Naquela ocasião, Dom Luciano Mendes de Almeida, então
presidente da CNBB, de forma brilhante fez a defesa dos povos indígenas, da
verdade e do Cimi. E a farsa, as mentiras foram desmascaradas e os direitos
indígenas conquistados.
Velório nos
três poderes
Depois da caminhada com o caixão e muita indignação pelo
espaço dos poderes, sob um sol escaldante e abrasador, finalmente lideranças
indígenas de vários povos e entidades aliadas de todo o país, chegaram à rampa
do Congresso. De pressa as forças de segurança impediram a continuidade da
caminhada. “Nós apenas queremos colocar aqui, diante dessa casa onde se
encontram cúmplices do assassinato de nossa liderança Simeão Kaiowá Guarani de
Nhanderu Marangatu, do Mato Grosso do Sul, fronteira com o Paraguai. Que venham
os parlamentares envolvidos nesse assassinato. Vejam no caixão nosso irmão
assassinado...”, desabafou uma das lideranças desse povo, em meio a rituais
para espantar os maus espíritos.
O caixão contendo o nome de vários
inimigos dos índios no Mato Grosso do Sul, foi abandonado na rampa da casa do
povo, causando um constrangimento na segurança que não sabendo como proceder,
veio pedir aos índios para retirarem o caixão. Ao que prontamente veio a
resposta: “O caixão é de vocês. Ali estão assassinos dos povos indígenas”.

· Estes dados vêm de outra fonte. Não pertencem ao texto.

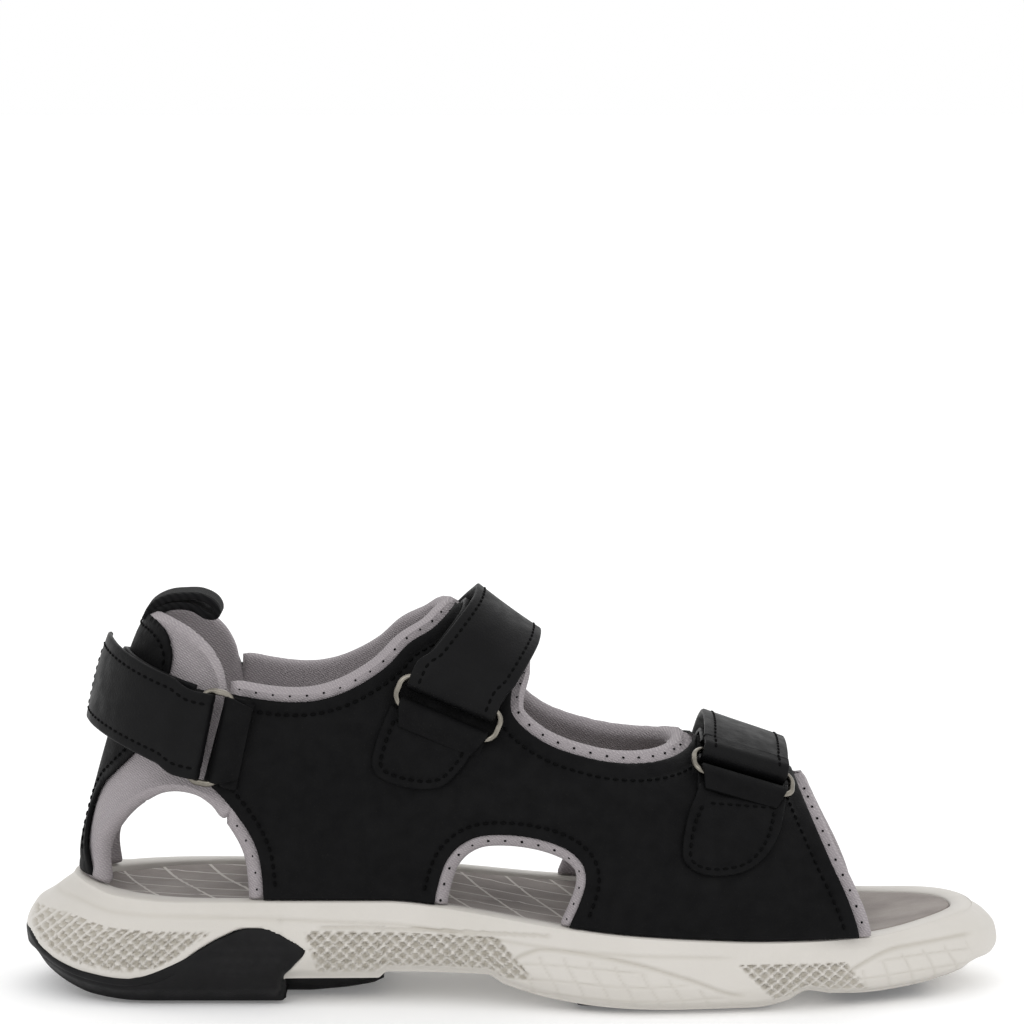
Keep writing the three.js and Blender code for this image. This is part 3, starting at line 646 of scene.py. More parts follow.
def thread_finish():
    f = Finish("stitch_thread", 0.8, specular=0.08)
    f.colour(f.ramp(f.noise(900, 2), [(0.3, srgb(2, 2, 2)), (0.7, srgb(6, 6, 7))]))
    f.grain(f.wave(0.0005, "DIAGONAL"), 0.00006)
    return f.material


def finishes(context):
    """Every material, made once and then found by name."""
    colours = context.scene.sandal_colours
    if "sandal_midsole_foam" not in bpy.data.materials:
        foam_finish(colours)
        rubber_finish(colours)
        leather_finish("upper_synthetic", (5, 5, 6), colours.upper, 0.66, 0.00006, 0.0)
        leather_finish("strap_synthetic", (8, 8, 9), colours.strap, 0.48, 0.00004, 0.0)
        mesh_finish(colours)
        footbed_finish(colours)
        webbing_finish("pull_webbing", (22, 22, 23))
        pile_finish("loop_tape", (24, 24, 26), 1800)
        pile_finish("hook_tape", (30, 30, 33), 1400)
        nickel_finish()
        board_finish()
        thread_finish()
    return bpy.data.materials


def dress(piece, material):
    """Gives a piece one of the sandal's materials."""
    piece.data.materials.clear()
    piece.data.materials.append(bpy.data.materials[f"sandal_{material}"])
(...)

Antes da ida à rampa do Congresso, foi feita uma parada, em
frente ao Palácio do Planalto. Lá foi exigida da presidente da República a imediata
retomada da demarcação das terras indígenas, como condição fundamental para
impedir o derramamento de sangue e mais assassinatos no Mato Grosso do Sul e em
todo o país.
Um dos momentos fortes do velório de Simeão Kaiowá Guarani
foi diante do Supremo Tribunal Federal. Ali foram feitas falas indignadas pela
omissão e inércia do Poder Judiciário, que é ágil contra os índios e moroso
quando se trata da garantia dos direitos indígenas. Foi lembrado que fazem dez
anos que ali se encontra uma de ação que suspendeu a homologação de 9.300 hectares
(dos quais os índios estão confinados em apenas 126 hectares). Houve a promessa
de retomada do julgamento desta ação, com a máxima agilidade. As lideranças da
área estiveram inúmeras vezes no STF e obtiveram do então relator da ação, ministro
Cezar Peluzo, a promessa de que já estava com seu relatório pronto e que
agilizaria a decisão. Até hoje nada. A relatoria está atualmente com o ministro
Gilmar Mendes!
Celebrando a
esperança e indignação
A caminhada do velório iniciou em frente à Catedral, com uma
primeira parada no Ministério da Agricultura, de Kátia Abreu, inimiga ferrenha
contra os direitos indígenas e pela expansão do agronegócio, numa onda de
destruição ambiental, sem precedentes na história desse país.
E foi na Catedral de Brasília que às
20 horas se encerrou a manifestação contra a violência, os assassinatos dos
irmãos índios, com um culto ecumênico articulado pelo Conselho Mundial de
Igrejas.
Lá estavam lideranças indígenas e aliados. Lá estava a
esperança. Nas preces e nas falas o apelo de socorro da Mãe Terra e de seus
filhos primeiros, originários, os povos indígenas.
Assim como a ação violenta e apressada dos fazendeiros e
seus pistoleiros, dos políticos e seus sequazes, do grande capital nacional e
internacional com seus tentáculos insaciáveis de lucro e acumulação, a
esperança e a paz avançarão rumo à justiça com igualdade e diversidade
respeitada.
Se hoje os ruralistas têm balas e pressa, certamente esse
dia passará para a história como mais uma luta extremamente desigual, mas
heroica dos habitantes originários desse continente e seus aliados, e todos os
batalhadores da vida e sobrevivência do planeta terra.